▶ [Problem requirements] Please copy the lines below exactly, from the first one through the line showing "0.00932, 0.011, 0.00032)])".

▶ [Data section]

+++

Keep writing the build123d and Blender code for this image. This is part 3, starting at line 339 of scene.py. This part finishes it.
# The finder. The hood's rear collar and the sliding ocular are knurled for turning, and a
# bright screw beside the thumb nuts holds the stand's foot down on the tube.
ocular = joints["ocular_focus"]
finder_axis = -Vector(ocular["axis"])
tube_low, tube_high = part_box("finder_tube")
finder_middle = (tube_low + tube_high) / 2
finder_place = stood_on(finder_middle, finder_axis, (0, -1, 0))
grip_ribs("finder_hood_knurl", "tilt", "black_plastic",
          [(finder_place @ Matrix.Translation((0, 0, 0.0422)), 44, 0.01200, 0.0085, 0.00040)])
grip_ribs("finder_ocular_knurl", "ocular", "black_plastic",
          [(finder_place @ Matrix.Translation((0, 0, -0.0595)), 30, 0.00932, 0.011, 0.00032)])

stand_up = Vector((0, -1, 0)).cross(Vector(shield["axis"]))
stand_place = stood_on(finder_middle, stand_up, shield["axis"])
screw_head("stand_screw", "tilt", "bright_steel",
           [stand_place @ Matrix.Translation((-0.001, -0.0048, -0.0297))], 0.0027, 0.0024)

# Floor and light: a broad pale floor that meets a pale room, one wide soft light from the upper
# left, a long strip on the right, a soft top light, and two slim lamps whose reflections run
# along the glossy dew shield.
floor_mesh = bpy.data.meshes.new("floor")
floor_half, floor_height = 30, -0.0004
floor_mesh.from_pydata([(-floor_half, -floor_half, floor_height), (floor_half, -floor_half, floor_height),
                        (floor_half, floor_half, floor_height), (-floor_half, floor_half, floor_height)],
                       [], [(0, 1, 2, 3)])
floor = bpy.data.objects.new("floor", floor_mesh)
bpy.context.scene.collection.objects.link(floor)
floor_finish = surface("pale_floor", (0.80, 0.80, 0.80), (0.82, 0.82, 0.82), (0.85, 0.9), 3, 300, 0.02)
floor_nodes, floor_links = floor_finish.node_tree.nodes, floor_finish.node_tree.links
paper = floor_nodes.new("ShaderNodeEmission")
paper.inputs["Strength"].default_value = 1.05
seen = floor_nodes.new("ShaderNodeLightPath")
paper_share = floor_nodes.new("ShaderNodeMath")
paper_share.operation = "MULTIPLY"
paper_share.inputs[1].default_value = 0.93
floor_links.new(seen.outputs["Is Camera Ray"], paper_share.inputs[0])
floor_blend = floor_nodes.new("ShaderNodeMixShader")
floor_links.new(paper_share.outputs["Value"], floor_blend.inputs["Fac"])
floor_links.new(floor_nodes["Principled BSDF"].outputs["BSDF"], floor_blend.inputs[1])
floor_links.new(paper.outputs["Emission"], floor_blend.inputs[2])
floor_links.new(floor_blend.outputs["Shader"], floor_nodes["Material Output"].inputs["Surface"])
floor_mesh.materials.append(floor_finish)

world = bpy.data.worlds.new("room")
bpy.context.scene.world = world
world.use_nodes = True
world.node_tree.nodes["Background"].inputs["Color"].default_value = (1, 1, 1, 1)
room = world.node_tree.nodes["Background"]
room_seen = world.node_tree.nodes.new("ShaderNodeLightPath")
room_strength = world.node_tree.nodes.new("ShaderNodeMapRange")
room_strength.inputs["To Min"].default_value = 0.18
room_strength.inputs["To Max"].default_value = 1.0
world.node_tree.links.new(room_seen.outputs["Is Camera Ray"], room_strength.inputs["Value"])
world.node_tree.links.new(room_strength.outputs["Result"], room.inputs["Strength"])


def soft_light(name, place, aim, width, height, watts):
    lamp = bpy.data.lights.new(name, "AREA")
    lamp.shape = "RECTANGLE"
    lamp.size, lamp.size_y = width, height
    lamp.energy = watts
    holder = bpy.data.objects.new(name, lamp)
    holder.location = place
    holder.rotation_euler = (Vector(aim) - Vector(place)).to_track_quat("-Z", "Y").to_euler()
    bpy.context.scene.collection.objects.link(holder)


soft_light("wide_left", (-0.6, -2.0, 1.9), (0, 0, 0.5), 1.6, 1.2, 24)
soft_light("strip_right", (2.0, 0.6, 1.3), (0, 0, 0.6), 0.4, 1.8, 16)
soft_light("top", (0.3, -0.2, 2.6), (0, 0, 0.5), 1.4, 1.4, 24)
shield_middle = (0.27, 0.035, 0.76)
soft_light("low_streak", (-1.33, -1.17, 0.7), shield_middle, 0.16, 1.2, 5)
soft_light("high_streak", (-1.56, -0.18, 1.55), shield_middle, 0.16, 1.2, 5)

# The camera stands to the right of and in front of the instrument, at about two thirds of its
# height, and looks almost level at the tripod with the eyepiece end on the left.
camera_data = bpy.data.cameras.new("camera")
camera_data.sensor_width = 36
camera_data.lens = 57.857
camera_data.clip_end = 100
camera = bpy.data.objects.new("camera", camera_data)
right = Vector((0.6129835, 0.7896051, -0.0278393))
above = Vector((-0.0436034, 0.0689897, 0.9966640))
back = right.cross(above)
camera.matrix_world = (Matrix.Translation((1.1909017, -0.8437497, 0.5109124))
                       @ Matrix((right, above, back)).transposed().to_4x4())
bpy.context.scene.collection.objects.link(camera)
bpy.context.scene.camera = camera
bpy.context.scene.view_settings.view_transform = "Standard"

+++

▶ [Response]
Keep writing the build123d and Blender code for this image. This is part 3, starting at line 339 of scene.py. This part finishes it.
# The finder. The hood's rear collar and the sliding ocular are knurled for turning, and a
# bright screw beside the thumb nuts holds the stand's foot down on the tube.
ocular = joints["ocular_focus"]
finder_axis = -Vector(ocular["axis"])
tube_low, tube_high = part_box("finder_tube")
finder_middle = (tube_low + tube_high) / 2
finder_place = stood_on(finder_middle, finder_axis, (0, -1, 0))
grip_ribs("finder_hood_knurl", "tilt", "black_plastic",
          [(finder_place @ Matrix.Translation((0, 0, 0.0422)), 44, 0.01200, 0.0085, 0.00040)])
grip_ribs("finder_ocular_knurl", "ocular", "black_plastic",
          [(finder_place @ Matrix.Translation((0, 0, -0.0595)), 30, 0.00932, 0.011, 0.00032)])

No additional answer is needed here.